Cost of alternatives
If you’re working as a freelancer for a company, you also can set your price based on what it would cost the employer to hire a full-time staff person for your job. If they needed to bring on a full-timer, they’d would have to pony up for salary, benefits, employment taxes, etc. The company also would need time to find, recruit, and train the new employee. As a freelancer, you save employers money because they don’t have to set you up on payroll and benefits or include you in all of the staff functions. You can position yourself as a plug-and-play resource, available quickly and easily.
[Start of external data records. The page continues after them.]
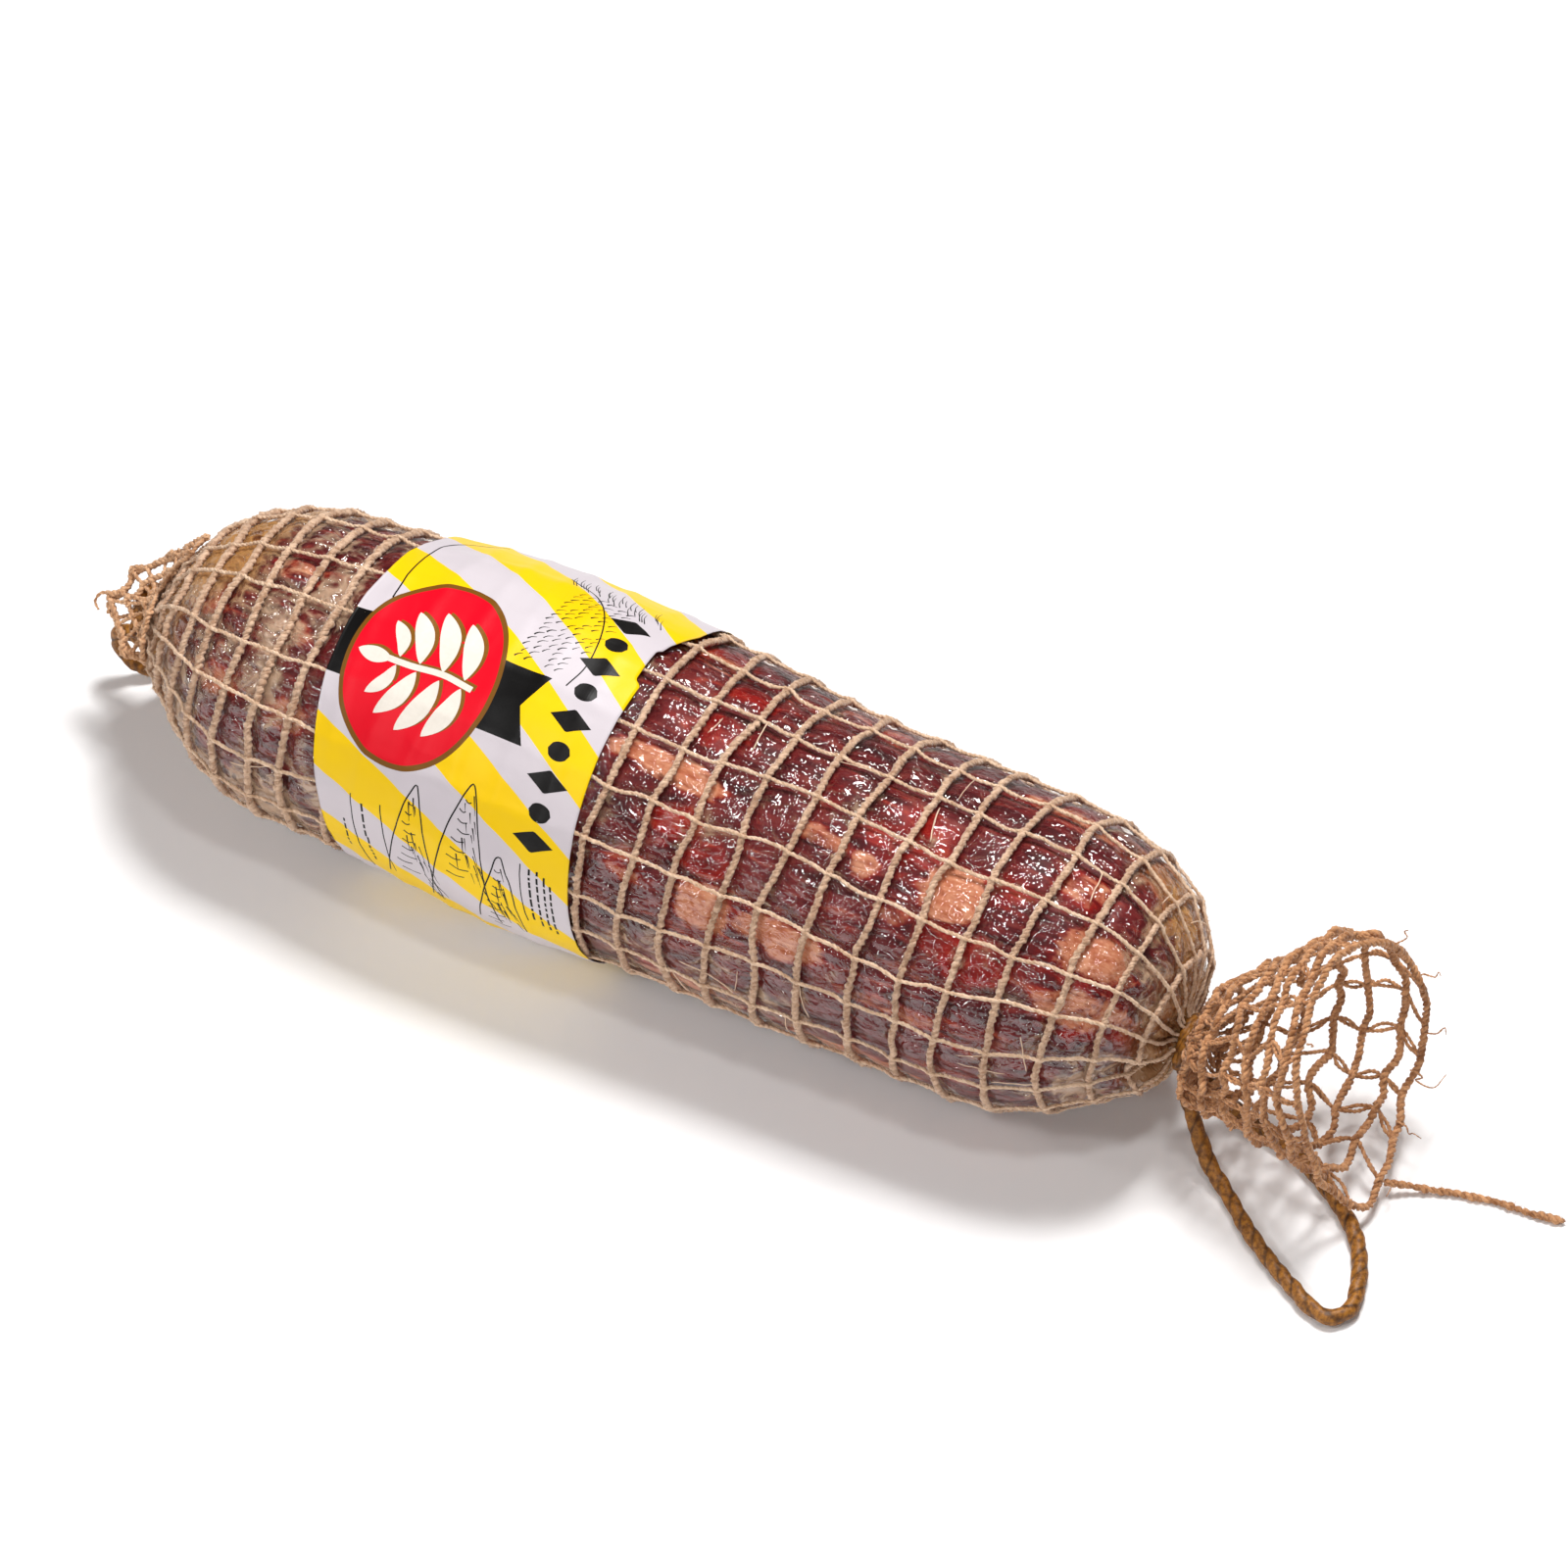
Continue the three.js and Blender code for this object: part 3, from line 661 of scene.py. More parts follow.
def pleats(u, a):
    """Folds that gather towards the necks, in mm."""
    r, x = r_of(u), x_of(u)
    w = sstep(r, 34, 12) * np.where(x < 0, 0.8, 1.0)
    t = np.stack([2.6 * np.cos(a) + 20, 2.6 * np.sin(a), r / 60.0 + (x > 0) * 9], -1)
    t2 = np.stack([5.2 * np.cos(a) + 2, 5.2 * np.sin(a), r / 40.0 + (x > 0) * 5], -1)
    out = w * (1.9 * (ridged(t, 2, 40) - 0.45) + 0.9 * noise3(t2, 44))
    # the right-hand end is drawn in deepest just below the neck, between two lobes
    fold = lambda deg, wide: np.exp(-((((a - math.radians(deg) + np.pi) % (2 * np.pi)) - np.pi) / wide) ** 2)
    right = (x > 0) * sstep(r, 37, 15)
    out = out + right * (-8.0 * fold(190, 0.28) - 2.4 * fold(232, 0.16) - 2.0 * fold(150, 0.12) - 2.2 * fold(262, 0.14) + 1.6 * fold(212, 0.20) + 1.2 * fold(168, 0.14) + 1.6 * fold(100, 0.6) * sstep(r, 8, 14))
    left = (x < 0) * sstep(r, 30, 12)
    return out + left * (-1.8 * fold(150, 0.14) - 1.6 * fold(205, 0.14) - 1.4 * fold(110, 0.12) - 1.4 * fold(235, 0.12))


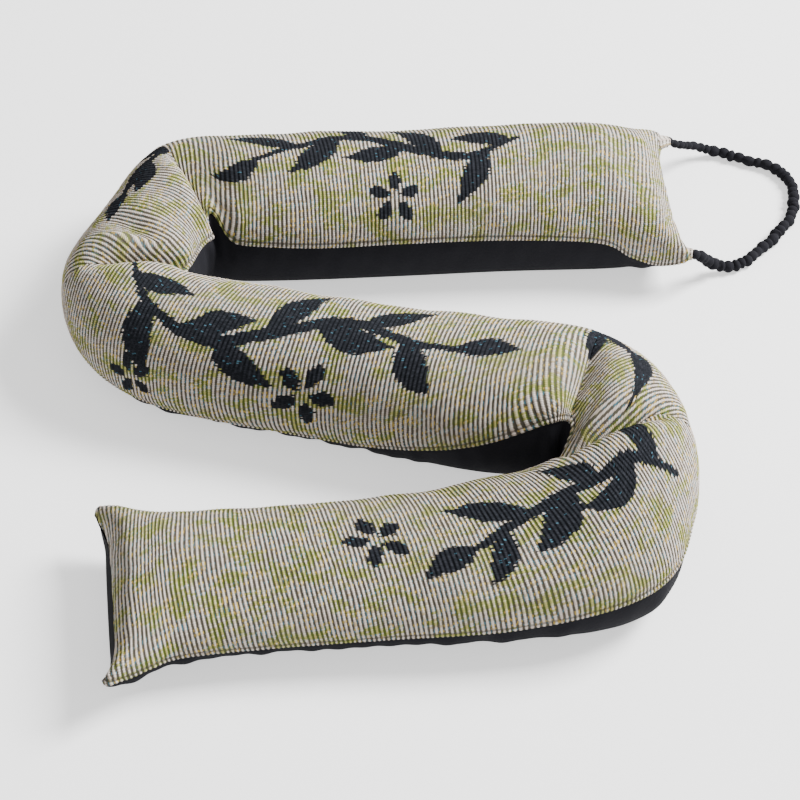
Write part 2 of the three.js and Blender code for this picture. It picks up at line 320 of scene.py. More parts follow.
@dataclass
class Tube:
    """The filled tube's skin, worked out from its sections."""

    sections: list[Section] = field(default_factory=lambda: [
        Section(151.5, 143.5, 184, 94, 23.3, 23.3, 0.05, 0, 5, -0.5),
        Section(150.4, 143.4, 184, 99, 27, 23.2, 4, -6, 5, -0.5),
        Section(148, 143, 184, 101, 32, 23.4, 9, -12, 4.5, -0.5),
        Section(142, 142, 184, 97, 40, 24.5, 18, -19, 3, -0.5),
        Section(133, 140, 186, 89, 50, 26, 28, -22, 1),
        Section(120, 139, 186.5, 85, 56, 26.5, 31, -12, 0.5),
        Section(104, 138, 187, 82, 60, 27, 34, 2, 0),
        Section(58, 135, 187, 80, 61, 28, 35, 6, 0),
        Section(8, 131, 186, 79, 61, 28, 35, 7, 0),
        Section(-37, 128, 187, 79, 62, 28, 35, 6, 0),
        Section(-74, 126, 189, 77, 62, 28, 35, 9, 0),
        Section(-100, 125, 204, 75, 60.5, 28, 34, 12, 0),
        Section(-112, 99.5, 239, 59, 62, 29, 33, 16, 0),
        Section(-120, 76, 246, 61, 63, 30, 33, 20, 0),
        Section(-125, 54, 272, 63, 62, 30, 33, 23, 0),
        Section(-113, 30, 315, 61, 61, 29, 33, 27, 0),
        Section(-85, 17, 337, 68, 60, 28, 32, 28, 0),
        Section(-37, 4, 343, 69, 60, 28, 32, 27, 0),
        Section(8, -8, 343, 72, 60, 28, 32, 19, 0),
        Section(53, -18, 343, 77, 61, 28, 32, -4, 0),
        Section(88, -23, 337, 73, 61, 28, 33, -26, 0),
        Section(106, -35, 310, 62, 59, 28, 33, -28, 0),
        Section(112, -55, 281, 58, 58, 29, 33, -14, 0),
        Section(109, -87, 240, 65, 59, 28, 33, 2, 0),
        Section(94, -110, 212, 86, 56, 26, 31, 7, 0),
        Section(52, -120, 194, 80, 50, 23, 28, -4, 0),
        Section(-2, -125, 188, 74, 44, 21, 25, -8, 0),
        Section(-52, -129, 187, 73, 42, 20, 24, -10, 0),
        Section(-89, -133, 187, 78, 41.5, 20, 22, -7, 0),
        Section(-102, -136.2, 187, 86, 41, 20.5, 19, -5, -2),
        Section(-111, -138.2, 187, 94, 39.5, 21, 17, -4, -4),
        Section(-116, -139.4, 187, 99, 35.5, 22, 13, -3, -5.5),
        Section(-119.5, -140.2, 187, 103, 31, 22.5, 8, -2, -6.5),
        Section(-122, -140.8, 187, 103.5, 27, 22.8, 3.5, -1, -7),
        Section(-123, -141, 187, 99, 23, 23, 0.05, 0, -7),
    ])
    creases: list[Crease] = field(default_factory=lambda: [
        Crease(-87.5, 94, 119, 53, 0.40, 8.5, 1.5, 2.2, 0.55, 1.0),
        Crease(-104, 55, 143, 52, 0.20, 9),
        Crease(-95, 57, 191, 60, 0.42, 8, 4.0, -2.0),
        Crease(84, -56, 72, 62, 0.40, 9, 3.5, 1.5),
        Crease(84, -75, 23, 64, 0.45, 8, 4.0, -2.5),
    ])
    lifts: list[SeamLift] = field(default_factory=lambda: [
        SeamLift(Seam.LEFT, 250, 24, 9),
    ])
    squareness: float = 2.1
    end_squareness: float = 1.5
    end_reach: float = 9.0
    bulge: float = 0.9
    thin_end: float = 1.5
    thin_fade: float = 4.0
    sag: float = 0.5
    spacing: float = 0.7
    curve_points: int = 4001
    outline_points: int = 181

    def __post_init__(self) -> None:
        """Runs one smooth curve through the sections and measures along it."""
        table = np.array([astuple(section) for section in self.sections], float)
        self.curve = spline(table, self.curve_points)
        self.measured = running(np.hypot(np.diff(self.curve[:, 0]), np.diff(self.curve[:, 1])))
        self.length = float(self.measured[-1])
        self.stations = np.linspace(0.0, self.length, round(self.length / self.spacing) + 1)

    def skin(self, panel: Panel, shares: Array) -> Array:
        """Points of one cloth's skin, at every station of the tube.

        Args:
            panel: Which of the two cloths.
            shares: Places across the cloth, as shares of its girth from its first seam.

        Returns:
            Stations by shares by three, in mm.
        """
        rows = np.stack([np.interp(self.stations, self.measured, c) for c in self.curve.T], axis=1)
        x, y, heading, width, top, middle, below, roll, hollow, lean = (c[:, None] for c in rows.T)
        left = sum(lift.at(self.stations) for lift in self.lifts if lift.seam is Seam.LEFT)
        right = 180.0 - sum(lift.at(self.stations) for lift in self.lifts if lift.seam is Seam.RIGHT)
        first, span = (left, right - left) if panel is Panel.FRONT else (right, 360.0 + left - right)
        round_shares = np.linspace(0.0, 1.0, self.outline_points)
        turn = np.atleast_1d(first)[:, None] + np.atleast_1d(span)[:, None] * round_shares
        angle = np.radians(roll + turn)
        cos, sin = np.cos(angle), np.sin(angle)
        from_end = np.minimum(self.stations, self.length - self.stations)[:, None]
        power = 2.0 / (self.squareness + self.end_squareness * np.exp(-from_end / self.end_reach))
        half = np.where(sin > 0, top - middle, below)
        across = np.sign(cos) * np.abs(cos) ** power * width / 2
        up = np.maximum(middle + np.sign(sin) * np.abs(sin) ** power * half, 0.0)
        girth = running(np.hypot(np.diff(across, axis=1), np.diff(up, axis=1)))
        places = girth[:, -1:] * shares[None]
        across, up = (
            np.stack([np.interp(*row) for row in zip(places, girth, values)])
            for values in (across, up)
        )
        turn = np.radians(heading)
        side = 2.0 * across / width
        reach = np.clip((middle - up) / below, 0.0, 1.0)
        reach = reach * np.clip((below - self.thin_end) / self.thin_fade, 0.0, 1.0)
        along = hollow * (1.0 - side**4) * (1.0 - self.bulge * reach)
        up = np.maximum(up + lean * side - self.sag * np.abs(hollow) * (1.0 - side**4), 0.0)
        plan_x = x - np.sin(turn) * across + np.cos(turn) * along
        plan_y = y + np.cos(turn) * across + np.sin(turn) * along
        if panel is Panel.FRONT:
            slope = (up[:, -1:] - up[:, :1]) / (across[:, -1:] - across[:, :1])
            rise = np.maximum(up - up[:, :1] - slope * (across - across[:, :1]), 0.0)
            taken = np.max([crease.share(plan_x, plan_y) for crease in self.creases], axis=0)
            up = up - rise * taken
        return np.stack([plan_x, plan_y, up], axis=-1)

    @staticmethod
    def outward(skin: Array) -> Array:
        """Directions out of a skin, from its points' neighbours."""
        along = np.gradient(skin, axis=0)
        across = np.gradient(skin, axis=1)
        return normalised(np.cross(across, along))


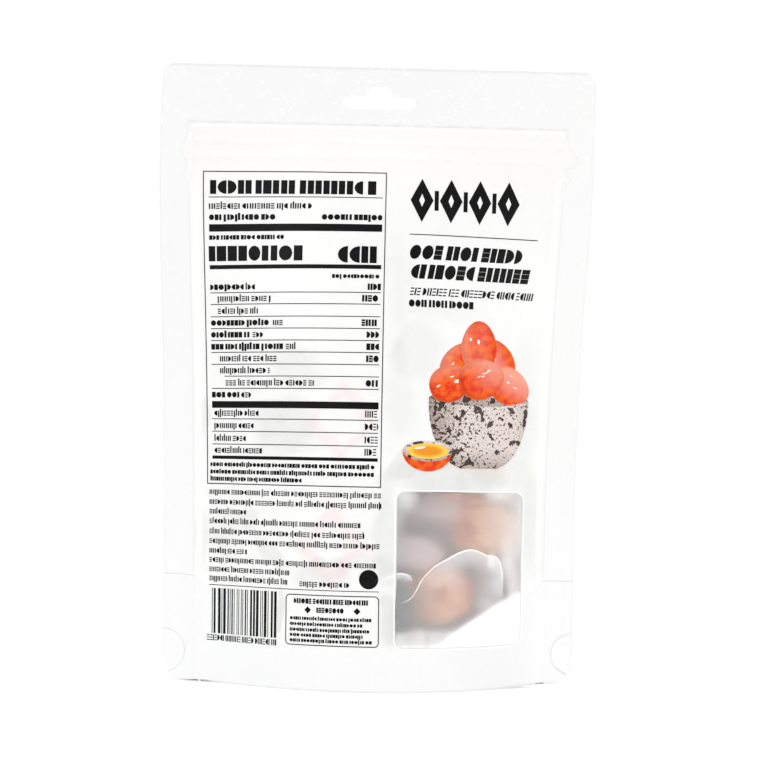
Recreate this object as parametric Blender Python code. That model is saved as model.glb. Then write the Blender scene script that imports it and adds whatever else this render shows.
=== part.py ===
"""A filled stand-up pouch in white film, standing on its opened gusset.

X runs across the pouch, the front looks along -Y and Z is up. The origin is on the ground under
the middle of the foot. Sizes are in metres. A place on the film is given as (s, v): s is the
distance across the flat panel from its middle, and v the distance up it from the bottom edge.
"""

import math

import bmesh
import bpy
import numpy as np

MM = 0.001

# The flat panels, front and back alike
PANEL_WIDTH = 170 * MM
PANEL_HEIGHT = 240 * MM
SIDE_SEAL = 12 * MM
SEAL_THICKNESS = 1.0 * MM
TOP_CORNER = (5 * MM, 5 * MM)
BOTTOM_CORNER = (6.5 * MM, 11 * MM)

# Half the depth of the filled body in its middle, as (height, half depth)
SWELL = (
    (0 * MM, 26.8 * MM),
    (45 * MM, 26.0 * MM),
    (85 * MM, 24.4 * MM),
    (120 * MM, 21.6 * MM),
    (152 * MM, 17.0 * MM),
    (178 * MM, 11.2 * MM),
    (200 * MM, 4.8 * MM),
    (217 * MM, 0.5 * MM),
    (226 * MM, 0 * MM),
    (240 * MM, 0 * MM),
)
CROWN_POWER = 1.5
SWAY = 0.8 * MM

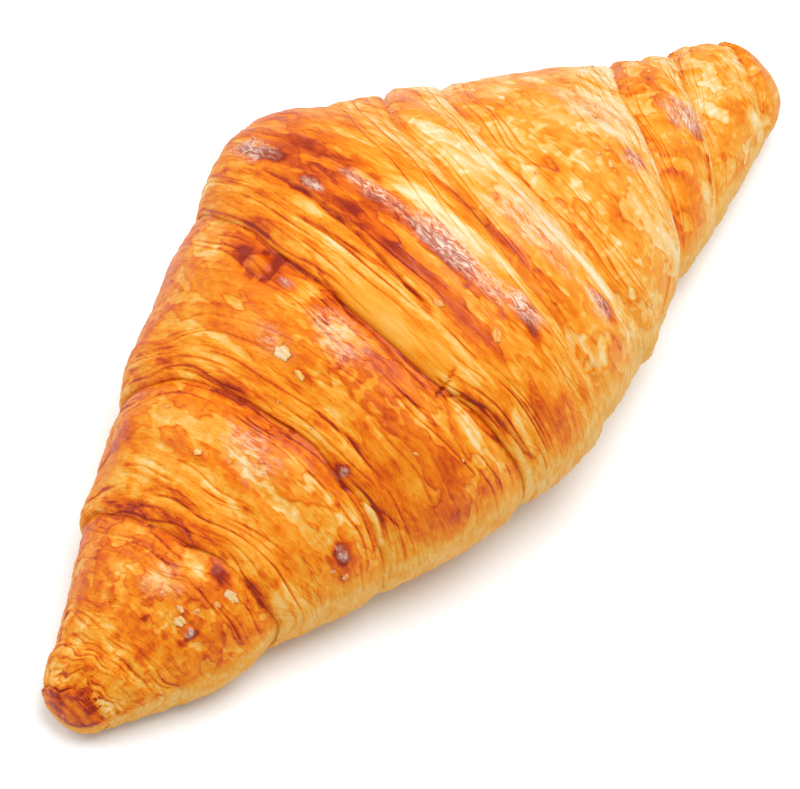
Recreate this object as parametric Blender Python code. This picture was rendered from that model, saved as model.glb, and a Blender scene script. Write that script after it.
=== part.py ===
"""Butter croissant, baked straight: a triangle of laminated dough rolled into a spindle.

The roll lies along X with its base on z = 0. Each turn of dough is a closed shell between two
rings. A side of it that faces away from the middle is a lip, a sloping stack of layers that rides
over the next turn out. The other side is tucked under the next turn in. The middle turn was rolled
last, so it has a lip on both sides. The turns, the loose chips of crust and the bubbles are fused
into one solid, and its base is cut flat where it sat on the baking sheet.

Angles go round the roll: 0 is the far side (+Y), 90 the crown, 180 the near side, 270 the base.
The tables are in millimetres, the scene in metres.
"""

import math

import bmesh
import bpy
import numpy as np

MM = 0.001

LENGTH = 160.0
WIDTH = 76.0
HEIGHT = 47.0
CENTRE_SHARE = 0.42  # height of a section's middle, as a share of the section's height
SKIN_INSET = 1.6  # how far the tucked skin lies inside the outline, which follows the crests
TIP_LIFT = 2.0  # how far the tips curl up off the baking sheet
TIP_ROUNDNESS = 1.25  # height over width at the tips, against the same at the middle

# Station along the roll as a share of LENGTH, half width there over half of WIDTH, and how far
# the roll bends towards +Y.
OUTLINE = (
    (-0.500, 0.15, -4.2),
    (-0.450, 0.26, -4.4),
    (-0.350, 0.46, -3.4),
    (-0.250, 0.63, -2.0),
    (-0.150, 0.81, -1.8),
    (-0.060, 0.93, -1.2),
    (0.030, 0.98, 0.0),
    (0.125, 0.87, -0.6),
    (0.225, 0.69, -2.2),
    (0.325, 0.51, -4.6),
    (0.425, 0.34, -7.4),
    (0.500, 0.24, -8.6),
)

# The rings between turns, from the left end to the right end: stations of each ring on the far
# side, at the crown, on the near side and at the base.
RINGS = (
    (-80.0, -80.0, -80.0, -80.0),
    (-77.5, -77.0, -75.5, -76.5),
    (-56.0, -52.3, -50.0, -53.0),
    (-38.5, -32.0, -33.0, -36.0),
    (-8.0, -13.5, -10.0, -9.0),
    (29.0, 11.0, 7.0, 16.0),
    (37.0, 23.0, 21.0, 28.0),
    (61.0, 50.5, 38.5, 46.0),
    (68.5, 63.0, 51.5, 58.0),
    (77.0, 75.0, 69.0, 72.0),
    (80.0, 80.0, 80.0, 80.0),
)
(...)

Potential for additional business
You may decide to vary your pricing for clients who can give you volume. For clients who may hire you on a recurring basis, or who may expand how much work they give you, you might offer a discount to get started—knowing that the long-term potential of the relationship could make up for the lower payment up front. For a client who guarantees a block of hours or several months of work, you might offer a bundle price. For a client who’s well-connected or influential, you may decide to discount your pricing in exchange for getting referrals to their network. Not all clients need to be offered the same rate.
In addition to volume discounts, you may want to give favorable pricing to clients who can convey cachet—or a “halo” effect—on your business. Working for the hot new startup or for a brand-name Fortune 500 company lends you credibility as you pitch future business. Working for clients who have affiliations with your target group could benefit you as well. If you’re a small business accountant, for example, landing a small business attorney as a client means potential introductions to their network. Working for a celebrity or someone else with media reach might also provide benefits beyond what you earn outright.
At the same time, you may want to raise rates on clients who you suspect will be difficult. If you’re a web designer and a prospect is asking for a lot of customization, build in a premium for all the back and forth. If you’re a wedding photographer but someone wants you to do corporate-ready headshots, build in a premium for going outside your target client base. Diverting from your core mission is less desirable as it doesn’t add to a coherent body of work.
Given all the considerations of pricing, you’ll probably need to experiment to find the best rate for you. Pitch some business to gauge your prospective clients’ reactions. When you land some work, you’ll likely need to adjust your pricing once you’re able to assess the profitability of these projects. Finally, you’ll also want to look at whether to charge by the hour or by the project. You want to decide whether to offer discounts for volume, time of year, for halo reasons. You also want to determine a payment schedule: whether you’re asking for a deposit, full payment upfront, pay as you go, or adding late fees or other penalties.